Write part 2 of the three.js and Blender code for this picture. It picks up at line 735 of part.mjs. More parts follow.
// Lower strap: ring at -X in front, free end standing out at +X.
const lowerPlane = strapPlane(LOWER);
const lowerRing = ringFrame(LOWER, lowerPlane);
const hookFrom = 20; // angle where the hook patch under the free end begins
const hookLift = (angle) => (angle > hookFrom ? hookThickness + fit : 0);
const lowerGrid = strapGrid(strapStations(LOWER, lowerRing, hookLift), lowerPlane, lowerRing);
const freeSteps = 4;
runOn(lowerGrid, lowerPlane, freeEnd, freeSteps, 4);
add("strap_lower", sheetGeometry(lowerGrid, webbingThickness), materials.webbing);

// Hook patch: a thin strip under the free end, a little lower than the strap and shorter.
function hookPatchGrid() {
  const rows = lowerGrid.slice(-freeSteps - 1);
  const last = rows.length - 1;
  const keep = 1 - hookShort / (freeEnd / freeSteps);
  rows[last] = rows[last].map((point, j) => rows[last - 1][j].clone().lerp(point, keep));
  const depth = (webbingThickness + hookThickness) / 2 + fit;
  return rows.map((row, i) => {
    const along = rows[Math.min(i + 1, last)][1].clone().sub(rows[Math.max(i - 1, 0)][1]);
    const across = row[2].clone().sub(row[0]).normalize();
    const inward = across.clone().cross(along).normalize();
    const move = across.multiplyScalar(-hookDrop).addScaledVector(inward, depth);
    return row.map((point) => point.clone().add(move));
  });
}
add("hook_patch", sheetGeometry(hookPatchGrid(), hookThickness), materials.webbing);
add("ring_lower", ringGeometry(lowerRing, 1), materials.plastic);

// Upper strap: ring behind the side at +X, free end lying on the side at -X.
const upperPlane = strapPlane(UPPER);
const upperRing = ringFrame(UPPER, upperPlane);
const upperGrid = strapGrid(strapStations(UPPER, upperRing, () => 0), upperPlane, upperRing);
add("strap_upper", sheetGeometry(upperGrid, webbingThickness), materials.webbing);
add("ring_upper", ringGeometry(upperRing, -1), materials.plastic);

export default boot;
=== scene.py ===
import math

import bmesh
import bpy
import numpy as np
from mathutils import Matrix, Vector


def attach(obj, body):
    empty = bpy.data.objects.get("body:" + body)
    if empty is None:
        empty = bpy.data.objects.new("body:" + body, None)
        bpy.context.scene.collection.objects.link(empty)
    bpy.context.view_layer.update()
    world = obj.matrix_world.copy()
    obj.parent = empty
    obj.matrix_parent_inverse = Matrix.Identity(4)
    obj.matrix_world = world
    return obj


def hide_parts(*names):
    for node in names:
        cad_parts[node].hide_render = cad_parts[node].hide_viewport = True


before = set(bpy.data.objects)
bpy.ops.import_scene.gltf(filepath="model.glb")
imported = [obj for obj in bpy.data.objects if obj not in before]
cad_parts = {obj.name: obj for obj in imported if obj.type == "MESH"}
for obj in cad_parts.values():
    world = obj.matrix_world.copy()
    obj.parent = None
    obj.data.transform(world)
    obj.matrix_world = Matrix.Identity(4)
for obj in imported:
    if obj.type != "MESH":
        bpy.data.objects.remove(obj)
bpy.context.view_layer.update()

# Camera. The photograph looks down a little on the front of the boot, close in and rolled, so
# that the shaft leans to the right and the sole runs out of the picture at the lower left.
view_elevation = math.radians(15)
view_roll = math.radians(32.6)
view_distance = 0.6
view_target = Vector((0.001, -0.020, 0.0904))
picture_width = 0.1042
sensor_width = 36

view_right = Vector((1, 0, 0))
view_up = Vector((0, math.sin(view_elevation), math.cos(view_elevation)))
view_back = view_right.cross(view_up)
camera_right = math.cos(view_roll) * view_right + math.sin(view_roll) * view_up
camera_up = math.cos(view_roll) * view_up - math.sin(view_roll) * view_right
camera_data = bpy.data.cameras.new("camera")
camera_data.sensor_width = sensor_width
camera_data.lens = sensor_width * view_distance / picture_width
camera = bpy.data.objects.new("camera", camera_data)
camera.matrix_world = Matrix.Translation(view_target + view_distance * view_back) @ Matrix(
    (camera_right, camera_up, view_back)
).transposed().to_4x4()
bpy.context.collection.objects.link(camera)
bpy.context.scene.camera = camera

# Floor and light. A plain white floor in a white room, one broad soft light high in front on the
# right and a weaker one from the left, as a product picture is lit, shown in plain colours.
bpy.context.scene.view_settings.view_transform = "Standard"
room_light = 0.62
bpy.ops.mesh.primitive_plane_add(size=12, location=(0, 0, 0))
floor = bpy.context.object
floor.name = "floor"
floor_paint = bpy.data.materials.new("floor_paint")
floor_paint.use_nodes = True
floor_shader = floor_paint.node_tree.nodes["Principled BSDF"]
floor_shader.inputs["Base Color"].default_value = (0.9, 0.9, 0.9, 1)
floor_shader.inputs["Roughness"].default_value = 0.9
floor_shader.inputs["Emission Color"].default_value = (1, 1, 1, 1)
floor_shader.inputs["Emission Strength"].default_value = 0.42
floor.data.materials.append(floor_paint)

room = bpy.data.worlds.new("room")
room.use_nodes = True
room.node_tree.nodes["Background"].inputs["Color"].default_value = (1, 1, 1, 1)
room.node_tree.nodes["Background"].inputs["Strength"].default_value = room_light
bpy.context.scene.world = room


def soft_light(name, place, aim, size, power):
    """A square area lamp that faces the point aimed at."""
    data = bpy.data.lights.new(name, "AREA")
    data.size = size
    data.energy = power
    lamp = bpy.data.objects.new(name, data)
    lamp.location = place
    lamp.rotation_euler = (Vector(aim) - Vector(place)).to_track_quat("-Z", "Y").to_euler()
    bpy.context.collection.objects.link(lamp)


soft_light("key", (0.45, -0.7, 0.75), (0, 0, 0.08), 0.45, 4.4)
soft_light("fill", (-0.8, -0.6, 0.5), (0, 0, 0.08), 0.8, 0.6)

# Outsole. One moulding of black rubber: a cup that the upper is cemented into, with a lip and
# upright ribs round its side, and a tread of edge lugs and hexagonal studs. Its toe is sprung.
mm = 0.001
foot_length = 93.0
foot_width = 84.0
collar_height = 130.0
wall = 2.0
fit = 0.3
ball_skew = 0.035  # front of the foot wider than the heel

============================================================

__Task instructions__. Write out every line of the material again, exactly as it reads.

__Output below__.
Write part 2 of the three.js and Blender code for this picture. It picks up at line 735 of part.mjs. More parts follow.
// Lower strap: ring at -X in front, free end standing out at +X.
const lowerPlane = strapPlane(LOWER);
const lowerRing = ringFrame(LOWER, lowerPlane);
const hookFrom = 20; // angle where the hook patch under the free end begins
const hookLift = (angle) => (angle > hookFrom ? hookThickness + fit : 0);
const lowerGrid = strapGrid(strapStations(LOWER, lowerRing, hookLift), lowerPlane, lowerRing);
const freeSteps = 4;
runOn(lowerGrid, lowerPlane, freeEnd, freeSteps, 4);
add("strap_lower", sheetGeometry(lowerGrid, webbingThickness), materials.webbing);

// Hook patch: a thin strip under the free end, a little lower than the strap and shorter.
function hookPatchGrid() {
  const rows = lowerGrid.slice(-freeSteps - 1);
  const last = rows.length - 1;
  const keep = 1 - hookShort / (freeEnd / freeSteps);
  rows[last] = rows[last].map((point, j) => rows[last - 1][j].clone().lerp(point, keep));
  const depth = (webbingThickness + hookThickness) / 2 + fit;
  return rows.map((row, i) => {
    const along = rows[Math.min(i + 1, last)][1].clone().sub(rows[Math.max(i - 1, 0)][1]);
    const across = row[2].clone().sub(row[0]).normalize();
    const inward = across.clone().cross(along).normalize();
    const move = across.multiplyScalar(-hookDrop).addScaledVector(inward, depth);
    return row.map((point) => point.clone().add(move));
  });
}
add("hook_patch", sheetGeometry(hookPatchGrid(), hookThickness), materials.webbing);
add("ring_lower", ringGeometry(lowerRing, 1), materials.plastic);

// Upper strap: ring behind the side at +X, free end lying on the side at -X.
const upperPlane = strapPlane(UPPER);
const upperRing = ringFrame(UPPER, upperPlane);
const upperGrid = strapGrid(strapStations(UPPER, upperRing, () => 0), upperPlane, upperRing);
add("strap_upper", sheetGeometry(upperGrid, webbingThickness), materials.webbing);
add("ring_upper", ringGeometry(upperRing, -1), materials.plastic);

export default boot;
=== scene.py ===
import math

import bmesh
import bpy
import numpy as np
from mathutils import Matrix, Vector


def attach(obj, body):
    empty = bpy.data.objects.get("body:" + body)
    if empty is None:
        empty = bpy.data.objects.new("body:" + body, None)
        bpy.context.scene.collection.objects.link(empty)
    bpy.context.view_layer.update()
    world = obj.matrix_world.copy()
    obj.parent = empty
    obj.matrix_parent_inverse = Matrix.Identity(4)
    obj.matrix_world = world
    return obj


def hide_parts(*names):
    for node in names:
        cad_parts[node].hide_render = cad_parts[node].hide_viewport = True


before = set(bpy.data.objects)
bpy.ops.import_scene.gltf(filepath="model.glb")
imported = [obj for obj in bpy.data.objects if obj not in before]
cad_parts = {obj.name: obj for obj in imported if obj.type == "MESH"}
for obj in cad_parts.values():
    world = obj.matrix_world.copy()
    obj.parent = None
    obj.data.transform(world)
    obj.matrix_world = Matrix.Identity(4)
for obj in imported:
    if obj.type != "MESH":
        bpy.data.objects.remove(obj)
bpy.context.view_layer.update()

# Camera. The photograph looks down a little on the front of the boot, close in and rolled, so
# that the shaft leans to the right and the sole runs out of the picture at the lower left.
view_elevation = math.radians(15)
view_roll = math.radians(32.6)
view_distance = 0.6
view_target = Vector((0.001, -0.020, 0.0904))
picture_width = 0.1042
sensor_width = 36

view_right = Vector((1, 0, 0))
view_up = Vector((0, math.sin(view_elevation), math.cos(view_elevation)))
view_back = view_right.cross(view_up)
camera_right = math.cos(view_roll) * view_right + math.sin(view_roll) * view_up
camera_up = math.cos(view_roll) * view_up - math.sin(view_roll) * view_right
camera_data = bpy.data.cameras.new("camera")
camera_data.sensor_width = sensor_width
camera_data.lens = sensor_width * view_distance / picture_width
camera = bpy.data.objects.new("camera", camera_data)
camera.matrix_world = Matrix.Translation(view_target + view_distance * view_back) @ Matrix(
    (camera_right, camera_up, view_back)
).transposed().to_4x4()
bpy.context.collection.objects.link(camera)
bpy.context.scene.camera = camera

# Floor and light. A plain white floor in a white room, one broad soft light high in front on the
# right and a weaker one from the left, as a product picture is lit, shown in plain colours.
bpy.context.scene.view_settings.view_transform = "Standard"
room_light = 0.62
bpy.ops.mesh.primitive_plane_add(size=12, location=(0, 0, 0))
floor = bpy.context.object
floor.name = "floor"
floor_paint = bpy.data.materials.new("floor_paint")
floor_paint.use_nodes = True
floor_shader = floor_paint.node_tree.nodes["Principled BSDF"]
floor_shader.inputs["Base Color"].default_value = (0.9, 0.9, 0.9, 1)
floor_shader.inputs["Roughness"].default_value = 0.9
floor_shader.inputs["Emission Color"].default_value = (1, 1, 1, 1)
floor_shader.inputs["Emission Strength"].default_value = 0.42
floor.data.materials.append(floor_paint)

room = bpy.data.worlds.new("room")
room.use_nodes = True
room.node_tree.nodes["Background"].inputs["Color"].default_value = (1, 1, 1, 1)
room.node_tree.nodes["Background"].inputs["Strength"].default_value = room_light
bpy.context.scene.world = room


def soft_light(name, place, aim, size, power):
    """A square area lamp that faces the point aimed at."""
    data = bpy.data.lights.new(name, "AREA")
    data.size = size
    data.energy = power
    lamp = bpy.data.objects.new(name, data)
    lamp.location = place
    lamp.rotation_euler = (Vector(aim) - Vector(place)).to_track_quat("-Z", "Y").to_euler()
    bpy.context.collection.objects.link(lamp)


soft_light("key", (0.45, -0.7, 0.75), (0, 0, 0.08), 0.45, 4.4)
soft_light("fill", (-0.8, -0.6, 0.5), (0, 0, 0.08), 0.8, 0.6)

# Outsole. One moulding of black rubber: a cup that the upper is cemented into, with a lip and
# upright ribs round its side, and a tread of edge lugs and hexagonal studs. Its toe is sprung.
mm = 0.001
foot_length = 93.0
foot_width = 84.0
collar_height = 130.0
wall = 2.0
fit = 0.3
ball_skew = 0.035  # front of the foot wider than the heel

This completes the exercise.